Casts between address
, bytes1
…bytes32
, and integer types are not
supported.
require
and assert
casts are not allowed anywhere inside of a
quantified statement. You can work around this limitation
by adding a second variable. For example, the following axiom is invalid
because x+1
is not a uint
:
ghost mapping(uint => uint) a {
axiom forall uint x . a[x+1] == 0
}
However, it can be replaced with the following:
ghost mapping(uint => uint) a {
axiom forall uint x . forall uint y . (to_mathint(y) == x + 1) => a[y] == 0
}
Modulo operator %
returns negative values for negative inputs
As in Solidity, if n < 0
then n % k == -(-n % k)
.
Support for bytes1
…bytes32
CVL 2 supports the types bytes1
, bytes2
, …, bytes32
, as in Solidity.
Number literals must be explicitly cast to these types using to_bytesN
; for
example:
bytes32 x = to_bytes32(0);
Unlike Solidity, bytes1
…bytes32
literals do not need to be written in hex
or padded to the correct length.
There is no way to convert between these types and integer types (except for literals as just mentioned).
Changes for bitwise operations
In CVL1, the exact details for bitwise operations (such as &
, |
, and <<
) were not
completely specified, especially for negative integers.
In CVL 2, all bitwise operations (&
, |
, ~
, >>
, >>>
, <<
, and xor
)
on integer types first convert to a 256 bit word, then perform the operations
on the full 256-bit word, then convert back to the expected type. Signed
integer types use twos-complement encoding.
The two right-shifts differ in how they treat signed integers. >>
is an
arithmetic shift; it preserves the sign bit. >>>
is a logical shift; it pads
the shifted word with zero.
Bitwise operations cannot be performed on mathint
values.
Note
By default, bitwise operators are overapproximated (in both CVL 1 and CVL 2), so you may see counterexamples that incorrectly compute the results of bitwise operations.
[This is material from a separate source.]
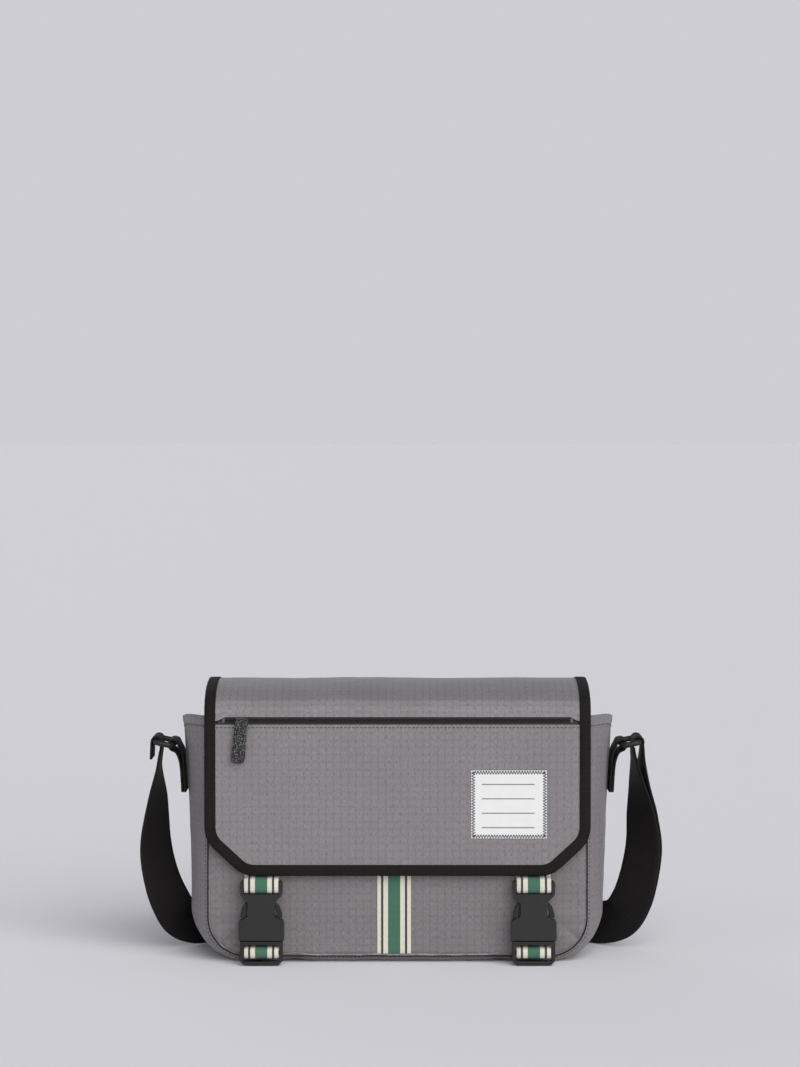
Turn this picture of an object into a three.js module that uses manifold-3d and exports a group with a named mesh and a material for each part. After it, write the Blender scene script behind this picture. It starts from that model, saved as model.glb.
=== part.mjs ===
// A small messenger bag: a soft box of ripstop cloth with a bulging gusset, a flap that folds over
// the mouth and clips shut with two side-release buckles, a zip pocket in the flap, and a shoulder
// strap of webbing on two rings. Millimetres, +Z up, +X to the wearer's left, -Y out of the front.
// The origin is under the middle of the base, on the surface that the bag stands on.
import * as THREE from "three";
import { mergeVertices } from "three/addons/utils/BufferGeometryUtils.js";
import Module from "manifold-3d";

const wasm = await Module();
wasm.setup();

// ---- driving dimensions ----
const GAP = 0.3; // clearance between pieces that touch
const CLOTH = 1.6; // padded ripstop cloth
const CORNER_STEPS = 8; // facets in a quarter turn

// bag body
const PANEL_WIDTH = 277; // front and back panels, seam to seam
const PANEL_CORNER = 28; // radius of their bottom corners
const BODY_DEPTH = 90;
const BASE_DROP = 5; // the base hangs this far below the panels' bottom seams
const BASE_FLAT = 0.8; // share of the depth over which the base is flat
const FRONT_TOP = 176;
const GUSSET_TOP = 181;
const BACK_TOP = 187.5;
const SIDE_BULGE = 14.3; // the gusset's bulge beyond the seams, low down
const MOUTH_FLARE = 7.4; // what the bulge gains at the mouth
const BASE_PANEL_WIDTH = 200;
const LINING = 0.7;
const BOARD = { width: 206, depth: 66, thick: 1.8 };

// flap
const FLAP_WIDTH = 281;
const FLAP_BOTTOM = 65;
const FLAP_CHAMFER = { across: 28, up: 26 };
const FLAP_CLOTH = 1.2;
const FLAP_STACK = 4.6; // binding, front face to back face
const BINDING_WIDTH = 8.2;
const FLAP_FACE = BODY_DEPTH / 2 + 10; // the flap's front face, ahead of the middle
const FOLD = { y: -BODY_DEPTH / 2 - 2.5, z: 194.3 }; // where the flap turns down
const HINGE = { y: BODY_DEPTH / 2 + 1.9, z: 188 }; // the flap's seam on the back panel
const STRAIGHT_TOP = 178; // below this the flap's front is flat

// zip pocket
const ZIP_LENGTH = 256;
const ZIP_SLOT = { low: 175.4, high: 181.1 };
const TAPE = { thick: 0.6, height: 8 };
const COIL = { thick: 0.8, height: 1.5 };
const SLIDER = { x: -113, width: 7 };
const PULL = { width: 10, length: 31, thick: 2.6, tilt: 6 };

// trims
const LABEL = { x: 81, z: 117.4, width: 55, height: 49.5, thick: 0.6 };
const STRIPE = { x: -2.5, width: 24.5, top: 150, thick: 0.5 };

// buckles
const BUCKLE_X = 99;
const WEBBING = { width: 25, thick: 1.5 };
const BUCKLE_Y = -BODY_DEPTH / 2 - 12; // middle plane of both halves
const SLOT_SIDE = 0.6; // webbing to the end of its slot
const EAR_WALL = 2.4; // beside the slots of socket and clip
const UNDER_FLAP = 3; // flap's edge to the socket's top
const SOCKET = { length: 43.3, thick: 8, wall: 1.5, waistIn: 6, skirt: 1 };
const CLIP = { length: 17.1, thick: 7 };
const MOUTH_GAP = 0.8; // clip's frame to the socket's mouth
const ARM = { thick: 4.2, length: 27.8, width: 3, in: 6.7, shoulderIn: 1.2 };

// strap, rings and adjuster
const STRAP = { width: 32, thick: 1.6 };
const RING = { wire: 4.2, gap: 4, out: 27.5, reach: 12.2, rise: 2.5, z: 156.5 };
const TAB = { width: 30, thick: 1.6, low: 121.6 };
const STRAP_Y = 66; // the strap's line behind the bag
const STRAP_RAISED = 20.8; // its middle height where it stands on the adjuster
const LAYER = 2.4; // between the middles of two layers of strap
const ADJUSTER = { x: -45, half: 12, bar: 3, centre: 2 };
const LOOP_TAIL = 28; // the strap's sewn end, past the adjuster's centre bar
const INNER_BACK_END = 39.5;

// ---- materials ----
const finish = (color, roughness, metalness = 0) =>
  new THREE.MeshStandardMaterial({ color, roughness, metalness });
const GREY_CLOTH = finish(0x7d797c, 0.75);
const BLACK_CLOTH = finish(0x26241f, 0.85);
const BLACK_WEBBING = finish(0x1d1a1b, 0.8);
const BLACK_PLASTIC = finish(0x2f2e2f, 0.5);
const BLACK_LEATHER = finish(0x1e1d1e, 0.45);
const LINING_CLOTH = finish(0x3a3a40, 0.7);
const WHITE_TAPE = finish(0xf0f0ee, 0.7);
const BOARD_PLASTIC = finish(0x55565a, 0.6);
const DARK_METAL = finish(0x2a2a2c, 0.35, 0.8);

const bag = new THREE.Group();

function addPiece(name, geometry, material) {
  const piece = new THREE.Mesh(geometry, material);
  piece.name = name;
  bag.add(piece);
  return piece;
}

// ---- shapes ----
// Turns a shape's (u, v) and depth into (y, z) and x.
const ALONG_X = new THREE.Matrix4().set(0, 0, 1, 0, 1, 0, 0, 0, 0, 1, 0, 0, 0, 0, 0, 1);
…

The approximations are still sound: the Prover will not report a rule as verified if the original code does not satisfy the rule.
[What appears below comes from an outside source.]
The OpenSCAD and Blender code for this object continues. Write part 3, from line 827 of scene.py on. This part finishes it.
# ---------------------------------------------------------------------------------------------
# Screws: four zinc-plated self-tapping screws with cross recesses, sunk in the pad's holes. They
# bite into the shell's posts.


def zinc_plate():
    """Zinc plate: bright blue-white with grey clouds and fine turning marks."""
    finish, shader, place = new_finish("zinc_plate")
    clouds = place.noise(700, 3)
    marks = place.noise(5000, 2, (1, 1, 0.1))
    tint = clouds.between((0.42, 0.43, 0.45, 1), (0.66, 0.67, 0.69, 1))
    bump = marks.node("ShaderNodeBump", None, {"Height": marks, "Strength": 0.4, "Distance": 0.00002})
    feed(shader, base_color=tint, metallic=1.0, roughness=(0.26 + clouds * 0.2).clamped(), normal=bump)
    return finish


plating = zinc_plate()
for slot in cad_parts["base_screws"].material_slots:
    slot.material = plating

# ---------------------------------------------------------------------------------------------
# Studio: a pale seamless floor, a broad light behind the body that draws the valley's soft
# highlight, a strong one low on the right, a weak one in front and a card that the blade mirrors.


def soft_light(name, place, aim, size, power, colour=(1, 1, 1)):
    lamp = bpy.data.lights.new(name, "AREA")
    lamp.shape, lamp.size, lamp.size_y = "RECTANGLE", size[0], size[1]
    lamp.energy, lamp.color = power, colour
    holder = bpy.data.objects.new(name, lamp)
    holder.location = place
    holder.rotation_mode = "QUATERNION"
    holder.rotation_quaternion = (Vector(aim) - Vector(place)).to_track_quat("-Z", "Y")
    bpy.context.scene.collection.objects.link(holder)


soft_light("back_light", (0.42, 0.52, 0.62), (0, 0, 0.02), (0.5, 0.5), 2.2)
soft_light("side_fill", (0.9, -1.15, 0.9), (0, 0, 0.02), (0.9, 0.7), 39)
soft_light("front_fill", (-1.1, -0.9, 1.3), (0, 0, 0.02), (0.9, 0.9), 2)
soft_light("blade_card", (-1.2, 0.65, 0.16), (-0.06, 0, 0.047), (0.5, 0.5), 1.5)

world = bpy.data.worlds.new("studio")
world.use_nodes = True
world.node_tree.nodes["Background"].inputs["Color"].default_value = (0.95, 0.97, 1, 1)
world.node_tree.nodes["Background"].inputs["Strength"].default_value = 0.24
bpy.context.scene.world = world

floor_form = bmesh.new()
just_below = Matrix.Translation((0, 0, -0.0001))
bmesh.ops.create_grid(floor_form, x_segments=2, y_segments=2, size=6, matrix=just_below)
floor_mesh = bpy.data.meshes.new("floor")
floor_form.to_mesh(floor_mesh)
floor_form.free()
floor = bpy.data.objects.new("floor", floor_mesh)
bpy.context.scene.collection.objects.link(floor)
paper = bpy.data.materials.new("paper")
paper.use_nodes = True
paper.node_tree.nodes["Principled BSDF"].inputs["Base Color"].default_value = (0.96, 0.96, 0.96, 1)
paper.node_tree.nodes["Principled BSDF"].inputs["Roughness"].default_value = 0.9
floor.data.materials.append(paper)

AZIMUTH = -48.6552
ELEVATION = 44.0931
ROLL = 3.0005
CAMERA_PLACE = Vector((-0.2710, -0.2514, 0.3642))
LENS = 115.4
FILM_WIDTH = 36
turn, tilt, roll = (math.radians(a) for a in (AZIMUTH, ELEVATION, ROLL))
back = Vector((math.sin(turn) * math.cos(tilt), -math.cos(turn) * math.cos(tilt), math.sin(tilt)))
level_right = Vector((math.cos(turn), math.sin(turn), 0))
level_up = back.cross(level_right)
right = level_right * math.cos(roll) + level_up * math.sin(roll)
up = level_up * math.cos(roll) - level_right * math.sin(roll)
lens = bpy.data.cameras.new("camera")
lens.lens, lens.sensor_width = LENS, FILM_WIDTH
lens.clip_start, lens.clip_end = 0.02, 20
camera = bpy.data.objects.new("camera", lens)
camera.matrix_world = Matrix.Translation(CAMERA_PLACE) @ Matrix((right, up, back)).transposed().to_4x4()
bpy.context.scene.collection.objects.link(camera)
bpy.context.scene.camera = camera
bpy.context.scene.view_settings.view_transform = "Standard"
The --settings -useBitVectorTheory flag makes the Prover’s reasoning about bitwise operations more precise, but this flag is experimental in CVL 2.
Changes to the fallback function
In CVL 1, you could determine whether a method
object was the fallback function
by comparing its selector to certorafallback().selector
:
assert f.selector == certorafallback().selector,
"f must be the fallback";
In CVL 2, certorafallback()
is no longer valid. Instead, you can use the new
field f.isFallback
to detect the fallback method:
assert f.isFallback,
"f must be the fallback";
Removed features
As part of the transition to CVL 2.0, we have removed several language features that are no longer used.
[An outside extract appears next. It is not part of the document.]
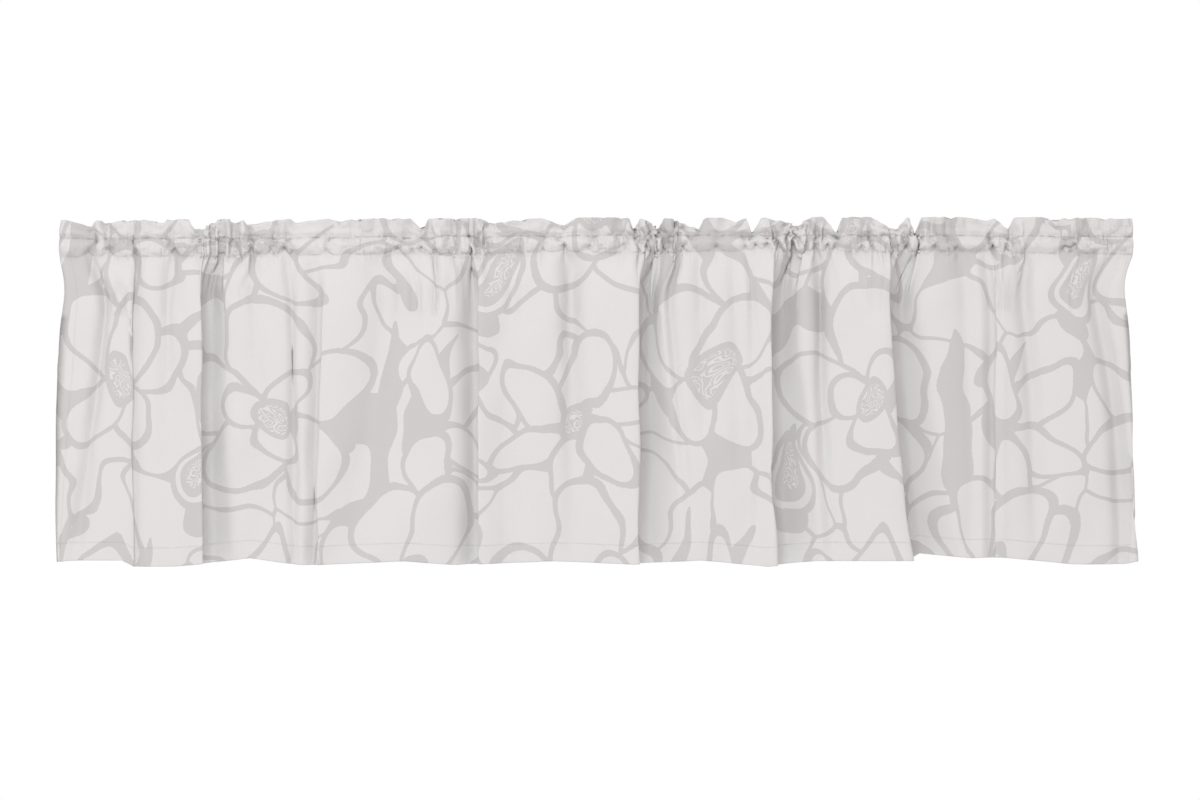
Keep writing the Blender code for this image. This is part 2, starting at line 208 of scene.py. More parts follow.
# The grid of the cloth
COLUMNS = 681           # yarns modelled across the cloth
FACET = 0.0055          # a run of cloth that earns as many columns as a bend of FACET_TURN
FACET_TURN = 0.28       # radians
PUCKER_FACET = 0.0012   # a run that earns as many in a pucker as deep as FULL_PUCKER
FULL_PUCKER = 0.0026
PLAN_SAMPLES = 20000
ROW_STEPS = (           # distances between rows down the skirt: how many, how far
    (6, 0.0016), (6, 0.0030), (6, 0.0050), (2, 0.0080),
)
LOWER_STEPS = ((7, 0.0080), (7, 0.0150), (6, 0.0040), (30, 0.0130))
HEM_ROWS = (0.75, 0.5, 0.25, 0.06, 0.0)  # rows of the hem, as shares of its height
SEAM_STEP = 0.001       # from the hem's stitch row to the rows beside it
POCKET_ROWS = 10
RUFFLE_ROWS = 8
FLAT_LEVELS = (0.3, 0.5, 0.7, 0.9)  # levels at which the width of the flat cloth is taken

# The folds in plan
LAP_BACK = 0.3          # how deep in a lapped fold its overhanging edge turns back, as a share
SWING_RATE = 0.6        # how fast the panels swing forward to PANEL_Y, against the folds' opening

# The sewn cloth
CLOTH = 0.0004
FLAT_POCKET = 0.025     # pocket wall and ruffle as measured on the flat cloth
FLAT_RUFFLE = 0.024
LAYER = 0.0009          # from one layer of a hem to the next
TAIL_BACK, HEM_BACK = 1.3, 1.6  # layers from the skirt back to the pocket's tail and to its hem
THREAD_PRESS = 0.0005   # half the distance between the layers at a stitch row
POCKET_HEIGHT = 0.022
POCKET_BULGE = 0.0056
SEAM_SINK = 0.0010      # how far the stitch rows draw the cloth in

# The gathering along the stitch rows
OPEN_LEVEL = 0.12       # level whose places the lapped folds keep at the stitch rows
BEYOND_LAP = 0.027      # how far beyond a lapped fold its cloth is gathered
DEEP_LAP = 0.015        # depth from which a lapped fold is gathered so
GATHER_REACH = 0.024    # distance over which the gathering is evened out
GATHER_WIDTH = 0.0038   # half the width of cloth that a pucker draws together
GATHER_PLAIN = 0.12     # how much the cloth between puckers is drawn together
GATHER_MOST = 1.5
PUCKER_UNIT = 0.003     # depth of a pucker that counts as one
PUCKER_SPREAD = 0.006   # half the length of stitch row that a pucker pulls out of line
PINCH_PULL = 0.9        # share of the way to its pinch that a pucker pulls the row

# The ruffle
RUFFLE_EASE = 0.012     # distance over which its yarns spread out again at the top
NOTCH_LEAN = 0.75       # how far it leans back in a notch, by the notch's depth
RUFFLE_LEAN = 0.0060    # how far it leans forward between notches
LEAN_FADE = 0.003
CURL = 0.0022           # how far it curls forward just above the stitch row
CURL_MIDDLE, CURL_HALF = 0.3, 0.2  # where, as shares of its height
SWAY = 0.0023           # how far its top edge sways in and out
SWAY_LENGTHS = (0.020, 0.055)
SWAY_WAVES = 6
TUCK_LEAST = 0.008      # depth of the shallowest notch with a tuck
TUCK_STEP = 0.003
TUCK_RUN = 0.008
TUCK_ROOM = 0.018       # how far behind the rod's axis the tucks reach unhindered
TUCK_PAST = 0.3         # share kept of what goes farther
TOP_KEPT = 0.85         # how nearly its rows go back to their heights before settling
SWAY_SINK = 0.25        # how far it sinks where it sways

# The puckers, once the cloth has settled. The first three are multiples of a pucker's depth.
PUCKER_LIFT = 2.4       # how far a pucker draws the stitch rows together
PUCKER_CUSP = 1.6       # how far it draws them in
POCKET_CREASE = 0.8     # how deep its crease across the pocket is
POCKET_GROOVE = 0.0022  # half the width of its groove there
CROSS_CREASE = 0.0022   # depth of the creases from each pucker to the next
CROSS_REACH = 0.026     # about how far apart such puckers are at most
CREASE_WIDTH = 0.0018
CUSP_WIDTH = 0.0020     # width of a cusp at its stitch row, and how it grows away from it
CUSP_SPREAD = 0.35
CUSP_BELOW = 0.020      # how far a cusp reaches down the skirt, and elsewhere
CUSP_ELSEWHERE = 0.013
CUSP_DRIFT = 0.008      # yarns that go sideways by more than this have weaker cusps
LIFT_WIDTH = 0.0048
LIFT_REACH = 0.010

# The skirt
GROOVE_DEPTH = 1.2      # by its pucker's depth
GROOVE_WIDTH = 0.003    # half the width of a groove at its pucker, and how it grows below
GROOVE_SPREAD = 0.10
GROOVE_FADE = 0.010     # how far down it reaches, and how much farther by its depth
GROOVE_MORE = 12.0
GROOVE_DRIFT = 0.006    # yarns that go sideways by more than this have weaker grooves
DRIFT_FADE = 0.040      # distance down the skirt over which yarns go sideways
SWELL = 0.00040         # unevenness of the panels
SWELL_LENGTHS = (0.05, 0.20)
SWELL_WAVES = 14
SWELL_SLANT = 2.5       # how far its waves slant, and what that does to place and phase
SLANT_PLACE, SLANT_PHASE = 0.3, 5
SWELL_START = 0.08      # distance down the skirt over which it grows
CREASE_END = 0.2        # share of a crease's length over which it fades at each end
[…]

We have removed these features because we think they are no longer used and no longer useful. If you find that you do need one of these features, contact Certora support.
Methods entries for sighashes
In CVL 1, you could write a sighash instead of a method identifier in the
methods
block. This feature is no longer supported. You will need to have
the name and argument types of the called method in order to provide an entry.
invoke
, sinvoke
, and call
Older versions of CVL had special syntax for calling contract and CVL functions:
invoke f(args);
should be replaced withf@withrevert(args);
.sinvoke f(args);
should be replaced withf(args);
.call f(args)
should be replaced withf(args)
.
static_assert
and static_require
These deprecated aliases for assert
and require
are being removed; replace
them with assert
and require
respectively.
invoke_fallback
and certorafallback()
The invoke_fallback
syntax is no longer supported; there is no longer a way
to directly invoke the fallback method. You can work around this limitation by
writing a parametric rule and filtering on f.isFallback
. See
Changes to the fallback function.
invoke_whole
The invoke_whole
keyword is no longer supported.
Havocing local variables
In CVL 1, you could write the following:
calldataarg args; env e;
f(e, args);
havoc args;
g(e, args);
In CVL 2, you can only havoc
ghost variables and ghost functions. Instead of
havocing a local variable, replace the havoced variable with a new variable. For
example, you should replace the above with
calldataarg args; env e;
f(e,args);
calldataarg args2;
g(e,args2);
Destructuring syntax for struct returns
In CVL 1, if a contract function returned a struct, you could use a destructuring syntax to get the return value in your spec. For example, consider the following contract:
contract Example {
struct S {
uint firstField;
uint secondField;
bool thirdField;
}
function f() returns(S) { ... }
function g() returns(uint, uint) { ... }
}
To access the return value of f
in CVL 1, you could write the following:
uint x; uint y; bool z;
x, y, z = f();
This syntax is no longer supported. Instead, you should declare a variable with the struct type:
Example.S result = f();
uint x = result.firstField;
Destructuring assignments are still allowed for functions that return multiple values; the following is valid:
uint x; uint y;
x, y = g();
bytes[]
and string[]
In CVL 1, you could declare variables of type string[]
and bytes[]
. You can
no longer use these types in CVL.
You can still declare contract methods that use these types in the methods
block. However, you can only call methods that take one of these types as an
argument by passing a calldataarg
variable, and you cannot access the return
value of a method that returns one of these types.
pragma
CVL 1 had a pragma
command for specifying the CVL version, but this feature
was not used. It has been removed in CVL 2.
events
CVL 1 had syntax for an events
block, but it did nothing and has been removed.